Unshaded route towards the second peak

Not long, you will see Tai Tam Tuk Reservoir sitting rather peacefully below Violet Hill, Mount Butler and Mount Parker. It’s quite impressive to see how much water this reservoir actually stores. From then on, it’s just a steady downhill then flat ground until you reach the Tai Tam Reservoir. The days before were quite wet, so our shoes got all muddy and it made walking slightly more challenging as we sank into the pools of mud water, but on a typical sunny and dry day, the route should quite easy to walk on.

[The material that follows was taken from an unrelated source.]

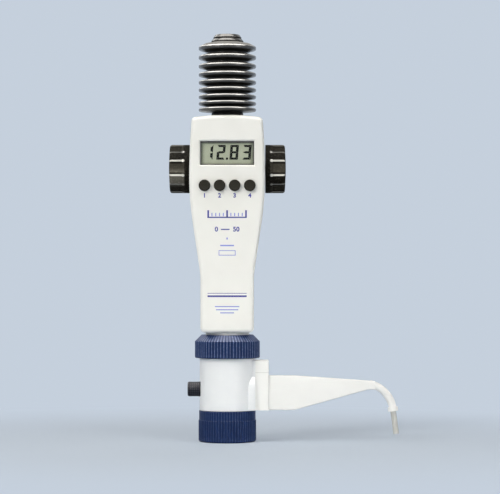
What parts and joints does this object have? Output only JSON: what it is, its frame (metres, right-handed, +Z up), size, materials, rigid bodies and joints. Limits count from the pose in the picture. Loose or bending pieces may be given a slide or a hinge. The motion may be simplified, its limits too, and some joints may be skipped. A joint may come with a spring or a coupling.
{
  "type": "digital burette",
  "caption": "Bottle-top burette: side hand wheels drive a rack and piston under a rubber bellows; display and keys on the head, valve block and discharge arm below.",
  "frame": {"origin": "on the main axis, in the plane of the bottle nut's open lower end", "axes": "+Z up along the main axis, -Y is the display side, +X points along the discharge arm"},
  "size_m": [0.2093, 0.0625, 0.37],
  "materials": {
    "navy_plastic": "satin moulded plastic, ribbed for grip",
    "block_white": "milky white fluoropolymer, satin",
    "housing_white": "warm white moulded plastic, fine satin",
    "arm_white": "white moulded plastic, satin",
    "bellows_rubber": "semi-gloss black rubber",
    "black_plastic": "fine textured black plastic",
    "button_rubber": "fine textured charcoal",
    "knob_plastic": "knurled blue-black plastic",
    "clear_pane": "clear glossy pane",
    "display_panel": "grey-green liquid crystal panel",
    "clear_glass": "clear glass",
    "fluoropolymer": "smooth white fluoropolymer",
    "seal_rubber": "matt black elastomer",
    "ball_ceramic": "polished white ceramic",
    "frame_grey": "grey moulded plastic",
    "steel": "ground stainless steel",
    "brass": "machined brass",
    "contact_metal": "bright nickel plate",
    "encoder_black": "matt black",
    "board_green": "green solder mask",
    "cell_jacket": "printed metal sleeve, plain"
  },
  "bodies": {
    "bottle_mount": {"bottle_nut": "navy_plastic"},
    "head": {"valve_block": "block_white", "front_cover": "housing_white", "rear_cover": "housing_white", "arm_block": "arm_white", "arm_lock": "arm_white", "arm_shell_front": "arm_white", "arm_shell_rear": "arm_white", "spout_jacket": "arm_white", "neck_sleeve": "arm_white", "bellows": "bellows_rubber", "bellows_base_ring": "black_plastic", "display_window": "clear_pane", "display_module": "display_panel", "glass_cylinder": "clear_glass", "nozzle_tip": "clear_glass", "discharge_tube": "fluoropolymer", "intake_fitting": "fluoropolymer", "outlet_seat": "fluoropolymer", "stopcock_gland": "fluoropolymer", "bottle_gasket": "fluoropolymer", "cylinder_seals": "seal_rubber", "display_connectors": "seal_rubber", "drive_frame": "frame_grey", "rack_thrust_pad": "frame_grey", "swivel_ring": "frame_grey", "battery_tray": "frame_grey", "board_spacers": "frame_grey", "frame_screws": "steel", "case_screws": "steel", "shaft_bushes": "brass", "battery_contacts": "contact_metal", "switch_domes": "contact_metal", "encoder_sensor": "encoder_black", "circuit_board": "board_green", "battery_cells": "cell_jacket"},
    "coupling_ring": {"coupling_nut": "navy_plastic"},
    "drive": {"drive_shaft": "steel", "pinion": "brass", "left_hand_wheel": "black_plastic", "right_hand_wheel": "black_plastic", "wheel_caps": "black_plastic", "wheel_screws": "steel", "retaining_clips": "steel", "encoder_disc": "encoder_black"},
    "lift": {"rack_rod": "steel", "piston": "fluoropolymer", "piston_seal": "fluoropolymer", "bellows_top_ring": "black_plastic", "rod_end_cap": "black_plastic"},
    "stopcock": {"stopcock_plug": "fluoropolymer", "stopcock_seal": "seal_rubber", "side_knob": "knob_plastic"},
    "filling_ball": {"intake_ball": "ball_ceramic"},
    "discharge_ball": {"outlet_ball": "ball_ceramic"},
    "battery_lid": {"battery_cover": "housing_white"},
    "key_1": {"button_1": "button_rubber"},
    "key_2": {"button_2": "button_rubber"},
    "key_3": {"button_3": "button_rubber"},
    "key_4": {"button_4": "button_rubber"}
  },
  "joints": [
    {"name": "head_swivel", "type": "hinge", "parent": "bottle_mount", "child": "head", "pos_m": [0, 0, 0.0287], "axis": [0, 0, 1], "continuous": true},
    {"name": "coupling_turn", "type": "hinge", "parent": "head", "child": "coupling_ring", "pos_m": [0, 0, 0.0866], "axis": [0, 0, 1], "range_deg": [0, 90]},
    {"name": "wheel_spin", "type": "hinge", "parent": "head", "child": "drive", "pos_m": [0, 0.0085, 0.2482], "axis": [-1, 0, 0], "range_deg": [-258, 554]},
    {"name": "piston_slide", "type": "slide", "parent": "head", "child": "lift", "axis": [0, 0, 1], "range_m": [-0.027, 0.058], "deforming": ["bellows"]},
    {"name": "side_knob_turn", "type": "hinge", "parent": "head", "child": "stopcock", "pos_m": [-0.0252, 0, 0.0477], "axis": [-1, 0, 0], "range_deg": [0, 90]},
    {"name": "filling_ball_lift", "type": "slide", "parent": "head", "child": "filling_ball", "axis": [0, 0, 1], "range_m": [0, 0.0025]},
    {"name": "discharge_ball_lift", "type": "slide", "parent": "head", "child": "discharge_ball", "axis": [0, 0, 1], "range_m": [0, 0.0025]},
    {"name": "battery_lid_pull", "type": "slide", "parent": "head", "child": "battery_lid", "axis": [0, 1, 0], "range_m": [0, 0.025]},
    {"name": "key_1_press", "type": "slide", "parent": "head", "child": "key_1", "axis": [0, 1, 0], "range_m": [0, 0.0012], "stiffness_N_per_m": 400},
    {"name": "key_2_press", "type": "slide", "parent": "head", "child": "key_2", "axis": [0, 1, 0], "range_m": [0, 0.0012], "stiffness_N_per_m": 400},
    {"name": "key_3_press", "type": "slide", "parent": "head", "child": "key_3", "axis": [0, 1, 0], "range_m": [0, 0.0012], "stiffness_N_per_m": 400},
    {"name": "key_4_press", "type": "slide", "parent": "head", "child": "key_4", "axis": [0, 1, 0], "range_m": [0, 0.0012], "stiffness_N_per_m": 400}
  ],
  "couplings": [
    {"joint": "wheel_spin", "follows": "piston_slide", "rad_per_m": 166.67}
  ]
}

Tai Tam Tuk Reservoir and its surrounding mountains

You know you’ve reached the reservoir when the ground surface turns from mud and rocks to flat concrete. Feel free to walk across the dams as the views of the reservoir are dam nice. There’s also a nice 5km cultural heritage trail that brings you around the reservoir and along the bridges, with billboards touching upon their architectural design and history.

View from the reservoir on the dam
Tai Tam Dam

At the exit, there are buses leading towards Stanley or to Chai Wan – it’s absolutely up to you how you want to leave. But Stanley will be quite a great place to visit for first-timers to experience the more westernised side of Hong Kong with its markets and Victorian-style building!